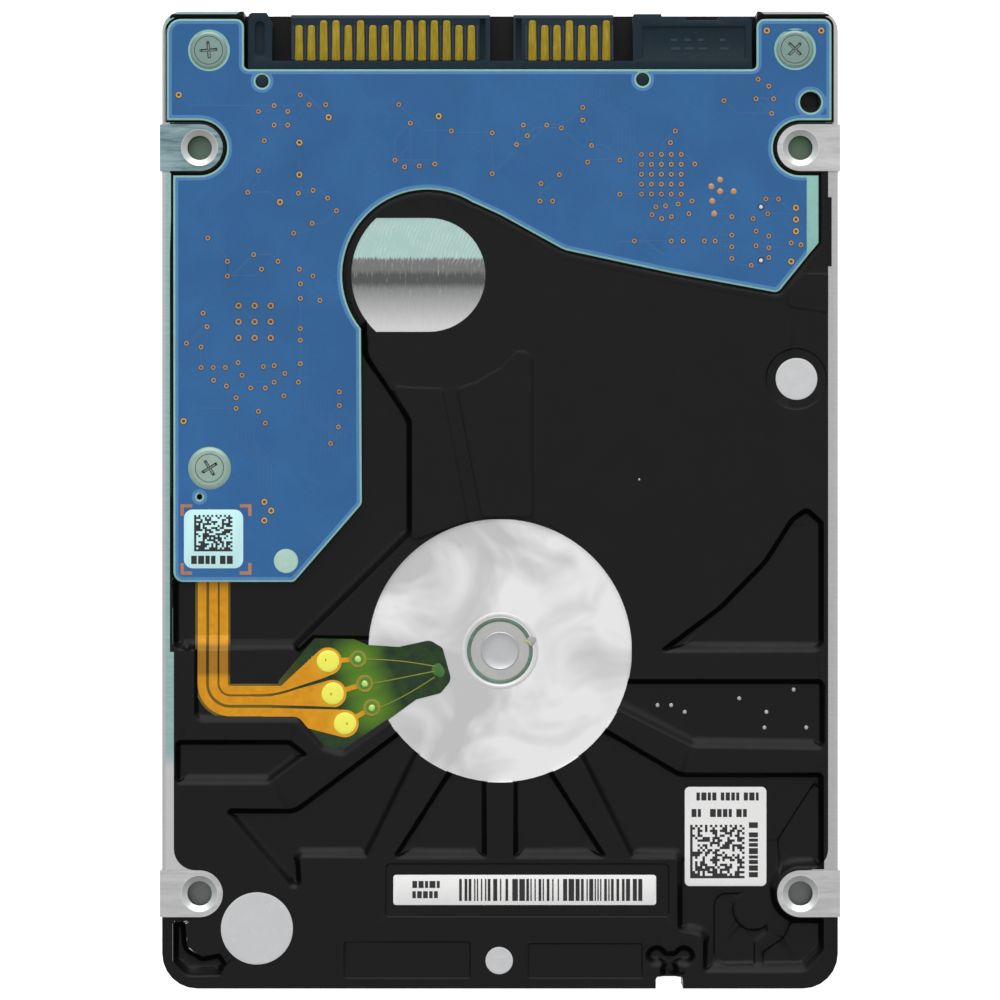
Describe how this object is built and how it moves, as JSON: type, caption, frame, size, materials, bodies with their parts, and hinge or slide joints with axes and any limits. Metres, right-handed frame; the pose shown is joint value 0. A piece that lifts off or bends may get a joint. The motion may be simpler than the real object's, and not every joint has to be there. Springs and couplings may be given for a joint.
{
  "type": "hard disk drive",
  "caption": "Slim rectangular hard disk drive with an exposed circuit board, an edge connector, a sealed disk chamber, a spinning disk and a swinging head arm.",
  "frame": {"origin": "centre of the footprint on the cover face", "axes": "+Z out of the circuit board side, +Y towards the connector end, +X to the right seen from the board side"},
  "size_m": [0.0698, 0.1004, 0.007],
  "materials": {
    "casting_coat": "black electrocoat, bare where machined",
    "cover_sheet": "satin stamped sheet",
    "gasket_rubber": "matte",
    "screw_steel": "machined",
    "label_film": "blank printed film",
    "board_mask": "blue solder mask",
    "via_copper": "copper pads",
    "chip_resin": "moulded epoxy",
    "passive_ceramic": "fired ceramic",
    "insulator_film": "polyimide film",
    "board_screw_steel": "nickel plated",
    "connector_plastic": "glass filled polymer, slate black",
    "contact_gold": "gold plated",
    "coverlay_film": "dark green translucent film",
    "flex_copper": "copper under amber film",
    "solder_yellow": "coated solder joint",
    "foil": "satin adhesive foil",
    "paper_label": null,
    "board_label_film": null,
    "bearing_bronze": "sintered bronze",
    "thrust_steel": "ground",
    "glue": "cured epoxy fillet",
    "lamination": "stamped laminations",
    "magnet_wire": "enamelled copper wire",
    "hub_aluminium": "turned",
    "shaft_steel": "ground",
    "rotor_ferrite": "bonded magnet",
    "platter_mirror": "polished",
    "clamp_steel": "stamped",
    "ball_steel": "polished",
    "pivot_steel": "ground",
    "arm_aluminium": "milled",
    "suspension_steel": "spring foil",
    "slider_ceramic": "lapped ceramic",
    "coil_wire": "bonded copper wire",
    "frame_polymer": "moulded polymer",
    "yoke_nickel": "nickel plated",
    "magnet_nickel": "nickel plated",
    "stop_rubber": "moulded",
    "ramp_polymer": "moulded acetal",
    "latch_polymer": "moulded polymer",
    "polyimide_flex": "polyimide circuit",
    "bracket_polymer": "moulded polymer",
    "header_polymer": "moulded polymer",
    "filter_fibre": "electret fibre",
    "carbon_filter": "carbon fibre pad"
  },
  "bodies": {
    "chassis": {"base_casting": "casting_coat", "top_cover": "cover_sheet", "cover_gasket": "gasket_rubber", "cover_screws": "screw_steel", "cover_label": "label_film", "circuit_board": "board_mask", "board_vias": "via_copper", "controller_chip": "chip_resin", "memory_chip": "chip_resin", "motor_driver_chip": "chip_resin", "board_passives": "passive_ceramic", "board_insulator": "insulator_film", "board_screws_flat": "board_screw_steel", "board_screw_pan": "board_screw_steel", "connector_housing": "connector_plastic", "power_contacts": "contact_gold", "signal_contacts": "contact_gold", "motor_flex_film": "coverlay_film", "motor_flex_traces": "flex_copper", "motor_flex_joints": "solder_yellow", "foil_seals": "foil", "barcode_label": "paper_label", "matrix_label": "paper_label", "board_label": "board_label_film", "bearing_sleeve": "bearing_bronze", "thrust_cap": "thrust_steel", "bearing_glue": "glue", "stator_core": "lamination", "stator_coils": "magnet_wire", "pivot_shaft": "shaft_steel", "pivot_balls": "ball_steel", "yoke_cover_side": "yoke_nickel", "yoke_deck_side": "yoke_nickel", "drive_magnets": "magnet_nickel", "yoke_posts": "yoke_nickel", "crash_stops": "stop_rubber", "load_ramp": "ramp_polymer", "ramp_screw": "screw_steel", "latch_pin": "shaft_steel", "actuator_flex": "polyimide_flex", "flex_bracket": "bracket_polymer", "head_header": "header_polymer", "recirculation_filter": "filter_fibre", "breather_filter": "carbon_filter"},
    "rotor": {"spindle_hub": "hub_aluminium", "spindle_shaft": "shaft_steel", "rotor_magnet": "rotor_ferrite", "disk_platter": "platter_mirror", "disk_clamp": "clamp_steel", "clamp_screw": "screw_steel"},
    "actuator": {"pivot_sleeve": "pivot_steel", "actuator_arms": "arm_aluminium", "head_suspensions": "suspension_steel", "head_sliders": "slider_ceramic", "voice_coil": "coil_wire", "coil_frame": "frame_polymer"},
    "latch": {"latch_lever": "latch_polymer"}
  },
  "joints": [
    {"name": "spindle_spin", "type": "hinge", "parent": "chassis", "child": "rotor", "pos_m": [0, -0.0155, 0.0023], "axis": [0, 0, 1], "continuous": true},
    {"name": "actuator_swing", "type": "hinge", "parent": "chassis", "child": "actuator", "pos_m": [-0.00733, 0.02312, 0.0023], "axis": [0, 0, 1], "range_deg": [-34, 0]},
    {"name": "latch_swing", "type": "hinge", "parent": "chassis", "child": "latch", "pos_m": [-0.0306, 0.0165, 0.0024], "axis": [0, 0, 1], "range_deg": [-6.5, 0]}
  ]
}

_REQUIRED TASK:_
Output all of the data again. Match it exactly.

_RESULT:_
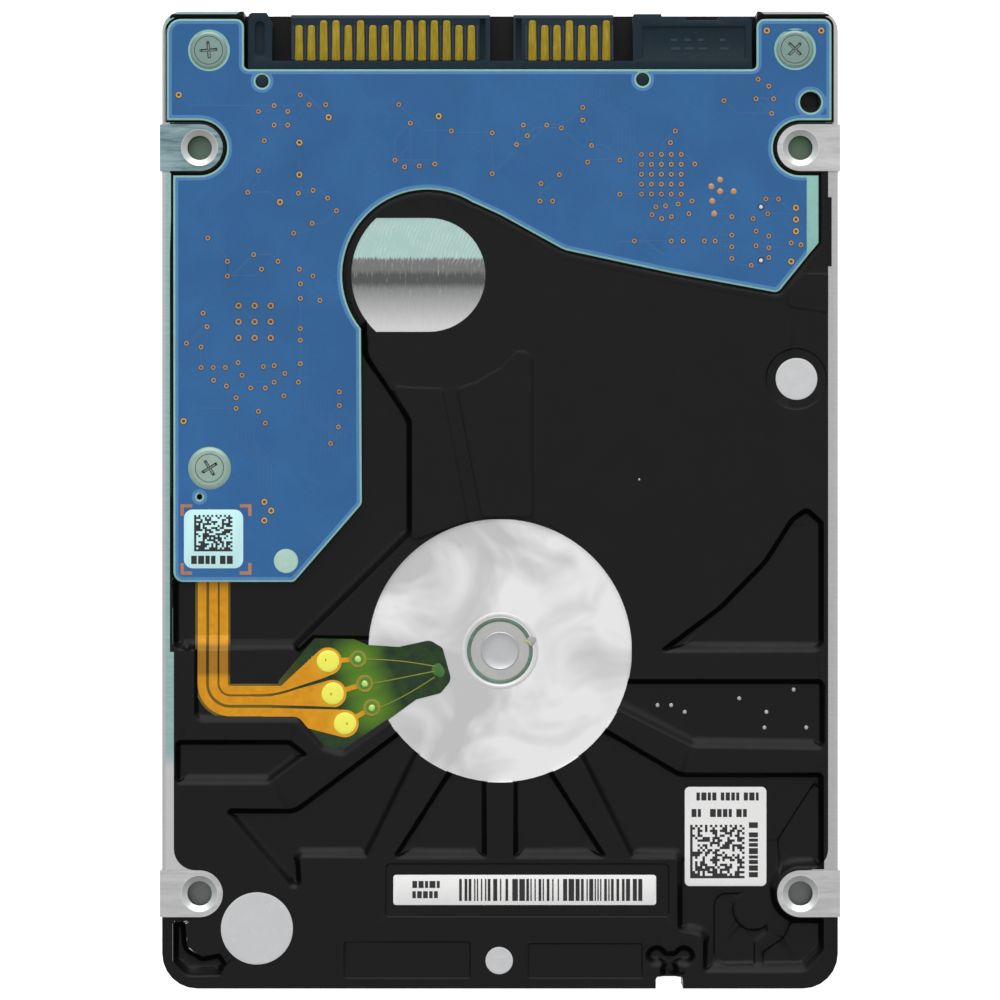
Describe how this object is built and how it moves, as JSON: type, caption, frame, size, materials, bodies with their parts, and hinge or slide joints with axes and any limits. Metres, right-handed frame; the pose shown is joint value 0. A piece that lifts off or bends may get a joint. The motion may be simpler than the real object's, and not every joint has to be there. Springs and couplings may be given for a joint.
{
  "type": "hard disk drive",
  "caption": "Slim rectangular hard disk drive with an exposed circuit board, an edge connector, a sealed disk chamber, a spinning disk and a swinging head arm.",
  "frame": {"origin": "centre of the footprint on the cover face", "axes": "+Z out of the circuit board side, +Y towards the connector end, +X to the right seen from the board side"},
  "size_m": [0.0698, 0.1004, 0.007],
  "materials": {
    "casting_coat": "black electrocoat, bare where machined",
    "cover_sheet": "satin stamped sheet",
    "gasket_rubber": "matte",
    "screw_steel": "machined",
    "label_film": "blank printed film",
    "board_mask": "blue solder mask",
    "via_copper": "copper pads",
    "chip_resin": "moulded epoxy",
    "passive_ceramic": "fired ceramic",
    "insulator_film": "polyimide film",
    "board_screw_steel": "nickel plated",
    "connector_plastic": "glass filled polymer, slate black",
    "contact_gold": "gold plated",
    "coverlay_film": "dark green translucent film",
    "flex_copper": "copper under amber film",
    "solder_yellow": "coated solder joint",
    "foil": "satin adhesive foil",
    "paper_label": null,
    "board_label_film": null,
    "bearing_bronze": "sintered bronze",
    "thrust_steel": "ground",
    "glue": "cured epoxy fillet",
    "lamination": "stamped laminations",
    "magnet_wire": "enamelled copper wire",
    "hub_aluminium": "turned",
    "shaft_steel": "ground",
    "rotor_ferrite": "bonded magnet",
    "platter_mirror": "polished",
    "clamp_steel": "stamped",
    "ball_steel": "polished",
    "pivot_steel": "ground",
    "arm_aluminium": "milled",
    "suspension_steel": "spring foil",
    "slider_ceramic": "lapped ceramic",
    "coil_wire": "bonded copper wire",
    "frame_polymer": "moulded polymer",
    "yoke_nickel": "nickel plated",
    "magnet_nickel": "nickel plated",
    "stop_rubber": "moulded",
    "ramp_polymer": "moulded acetal",
    "latch_polymer": "moulded polymer",
    "polyimide_flex": "polyimide circuit",
    "bracket_polymer": "moulded polymer",
    "header_polymer": "moulded polymer",
    "filter_fibre": "electret fibre",
    "carbon_filter": "carbon fibre pad"
  },
  "bodies": {
    "chassis": {"base_casting": "casting_coat", "top_cover": "cover_sheet", "cover_gasket": "gasket_rubber", "cover_screws": "screw_steel", "cover_label": "label_film", "circuit_board": "board_mask", "board_vias": "via_copper", "controller_chip": "chip_resin", "memory_chip": "chip_resin", "motor_driver_chip": "chip_resin", "board_passives": "passive_ceramic", "board_insulator": "insulator_film", "board_screws_flat": "board_screw_steel", "board_screw_pan": "board_screw_steel", "connector_housing": "connector_plastic", "power_contacts": "contact_gold", "signal_contacts": "contact_gold", "motor_flex_film": "coverlay_film", "motor_flex_traces": "flex_copper", "motor_flex_joints": "solder_yellow", "foil_seals": "foil", "barcode_label": "paper_label", "matrix_label": "paper_label", "board_label": "board_label_film", "bearing_sleeve": "bearing_bronze", "thrust_cap": "thrust_steel", "bearing_glue": "glue", "stator_core": "lamination", "stator_coils": "magnet_wire", "pivot_shaft": "shaft_steel", "pivot_balls": "ball_steel", "yoke_cover_side": "yoke_nickel", "yoke_deck_side": "yoke_nickel", "drive_magnets": "magnet_nickel", "yoke_posts": "yoke_nickel", "crash_stops": "stop_rubber", "load_ramp": "ramp_polymer", "ramp_screw": "screw_steel", "latch_pin": "shaft_steel", "actuator_flex": "polyimide_flex", "flex_bracket": "bracket_polymer", "head_header": "header_polymer", "recirculation_filter": "filter_fibre", "breather_filter": "carbon_filter"},
    "rotor": {"spindle_hub": "hub_aluminium", "spindle_shaft": "shaft_steel", "rotor_magnet": "rotor_ferrite", "disk_platter": "platter_mirror", "disk_clamp": "clamp_steel", "clamp_screw": "screw_steel"},
    "actuator": {"pivot_sleeve": "pivot_steel", "actuator_arms": "arm_aluminium", "head_suspensions": "suspension_steel", "head_sliders": "slider_ceramic", "voice_coil": "coil_wire", "coil_frame": "frame_polymer"},
    "latch": {"latch_lever": "latch_polymer"}
  },
  "joints": [
    {"name": "spindle_spin", "type": "hinge", "parent": "chassis", "child": "rotor", "pos_m": [0, -0.0155, 0.0023], "axis": [0, 0, 1], "continuous": true},
    {"name": "actuator_swing", "type": "hinge", "parent": "chassis", "child": "actuator", "pos_m": [-0.00733, 0.02312, 0.0023], "axis": [0, 0, 1], "range_deg": [-34, 0]},
    {"name": "latch_swing", "type": "hinge", "parent": "chassis", "child": "latch", "pos_m": [-0.0306, 0.0165, 0.0024], "axis": [0, 0, 1], "range_deg": [-6.5, 0]}
  ]
}